While the majority is enamored of the approach taken in New Mexico with respect to application of the word “comparable” in cases such as this, it has ignored a very salient aspect of the decision of the New Mexico court. Carpenter, like Adams, had received an award for permanent partial disability. Carpenter v. Arkansas Best Corp., 112 N.M. 22, 810 P.2d 1242, 1243 (1990), rev’d, 112 N.M. 1, 810 P.2d 1221 (1991). The Supreme Court of New Mexico did not compare the pre-injury and post-injury wages, as the majority in this case has done. That court said:

The post-injury wage was $548.07 per week, to which must be added the partial disability (75%) benefit of $223.97 per week, for a total of $772.04 per week.

Carpenter v. Arkansas Best Corp., 112 N.M. 1, 810 P.2d 1221, 1223 (1991). While the majority opinion reports that Adams received a permanent partial disability benefit of five percent, that money is not accounted for in the comparison of pre-injury wages with post-injury wages. If it were, the two figures undoubtedly would be more comparable, probably falling well within the permissible range of statistical deviation.

Counsel for the Division advises the Court that the Division has adopted an interpretive rule defining “comparable wage” as being at least 80% of the wages paid for the worker’s regular employment at the time of injury, but that interpretive rule inevitably must be struck down in light of a rule that, as a matter of law, a post-injury wage of 89% is not comparable. The only permissible way for the definition to be adjusted now is for the legislature to craft its own statute, specifically defining the differential that will be acceptable and not trigger the claim for additional benefits for vocational disability.
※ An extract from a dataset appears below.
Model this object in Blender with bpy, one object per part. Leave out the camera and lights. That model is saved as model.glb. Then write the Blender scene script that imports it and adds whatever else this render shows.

Until that should occur, however, I am satisfied that the question of a comparable wage should be treated as one of fact in each case with the burden of proof assigned to the claimant to persuade the finder of fact that the wages are not comparable. I do not see that as an insurmountable burden, but it must address more than the simple monetary wage for the two different jobs. For those reasons, I would affirm the Office of Administrative Hearings in this case.

. Words of art. The vocabulary or terminology of a particular art, science, or profession, and especially those expressions which are idiomatic or peculiar to it. For example, in law "Taking the Fifth” means that a person is asserting his or her Fifth Amendment protection against self-incrimination.

Black’s Law Dictionary 1605 (6th ed.1990).